Saturday, October 27, 2007

U.S. Extradition For Arms Dealer

The name of Monzer Al-Kassar (pictured right) is one that has defined the shadowy world of international arms dealing and covert intelligence operations for nearly 3 decades.

Living in the opulence that this lucrative market allows at his luxurious villa in the Spanish sunshine, the US has convinced the Spanish authorities that Al-Kassar should face trial in the US on charges of supplying weapons to the the Revolutionary Armed Forces of Columbia - deemed a terrorist group by the US.

Readers of the Lockerbie disaster will be only too familiar with his name, as will those who remember Oliver North and the Iran/Contra scandal. The Tower Commission which investigated the scandal in the US, heard North admit that the US had paid Al-Kassar $1.5m to supply the Iranians with weapons during the Iran Iraq war.

It has also been rumoured that Al-Kassar was being used by the US as an 'asset' in their negotiations to free the American hostages being held in Beruit during the 1980's.


A Spanish court on Friday agreed to allow the extradition to the United States of a Syrian-born arms dealer charged with conspiring to sell weapons to a Colombian terrorist group and conspiring to kill Americans.

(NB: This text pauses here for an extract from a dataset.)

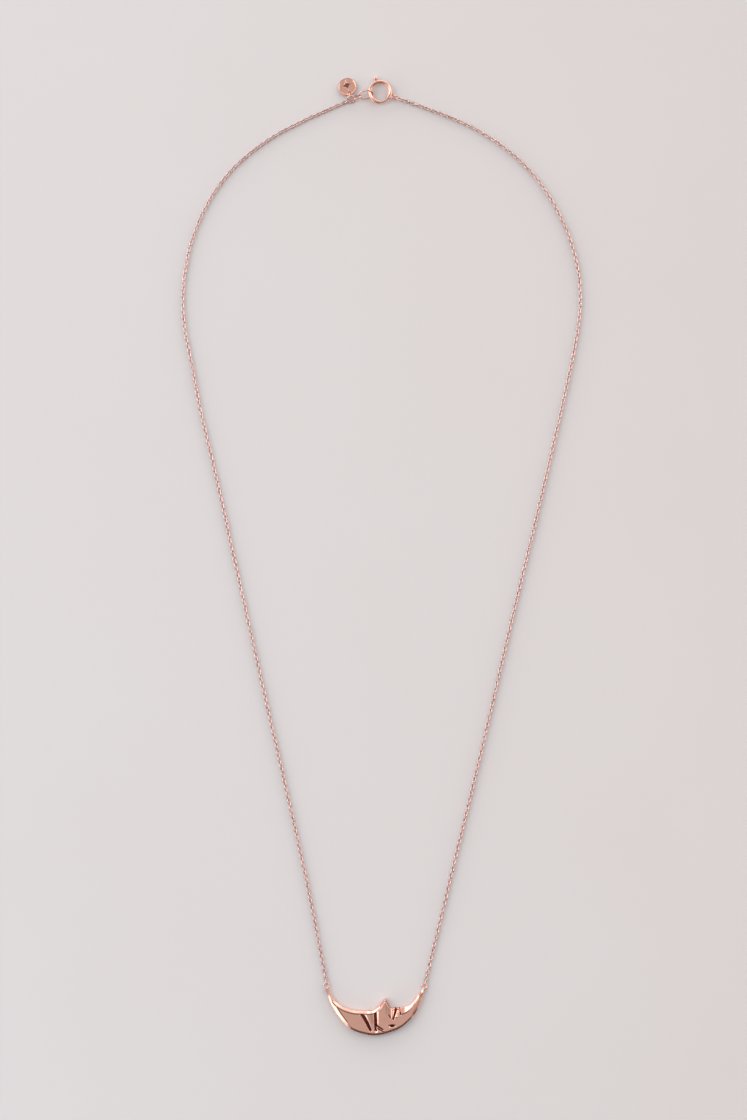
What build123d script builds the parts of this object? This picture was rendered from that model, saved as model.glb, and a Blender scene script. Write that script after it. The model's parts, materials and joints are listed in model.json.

A spokesman for Spain's National Court, which handles terrorism cases, said judges agreed to grant the U.S. extradition request for Monzer al Kassar, who was arrested in Madrid in June.

Kassar, who has been fighting extradition, can appeal to a larger panel of judges at the same court, but the Spanish government will still have the final say.

Police arrested Kassar in June as he arrived at Madrid's airport from the southern Spanish city of Malaga. Two other men were arrested in Romania as part of the same case and were extradited to the United States last week.

The U.S. Embassy in Madrid said Kassar and the men conspired to sell millions of dollars' worth of weapons to the Revolutionary Armed Forces of Colombia, or FARC, which the United States has designated a terrorist organization.

The weapons included surface-to-air missile systems, rocket-propelled grenade launchers, thousands of machine guns, and millions of rounds of ammunition, the embassy said.

The U.S. District Court for the Southern District of New York charged Kassar with five counts: conspiracy to provide material aid to a terrorist group, conspiracy to kill American citizens, conspiracy to kill U.S. officials and employees, conspiracy to acquire and use anti-aircraft missiles, and money laundering.

Some of the charges carry a sentence of life in prison.

The alleged plot was discovered through an undercover operation in which two people working for the U.S. Drug Enforcement Administration posed as FARC representatives, U.S. officials said.

The men were arrested as they tried to finalize payment for the weapons, District Attorney Michael Garcia said.

Kassar has Spanish residency status and was living in the upscale town of Marbella, on Spain's southern Mediterranean coast, when he was arrested.

Kassar had recently told journalists he retired from arms dealing, but the embassy said he had been involved since the 1970s, providing weapons and military equipment to armed factions in Nicaragua, Cyprus, Bosnia, Croatia, Iran, Iraq, Somalia, and elsewhere.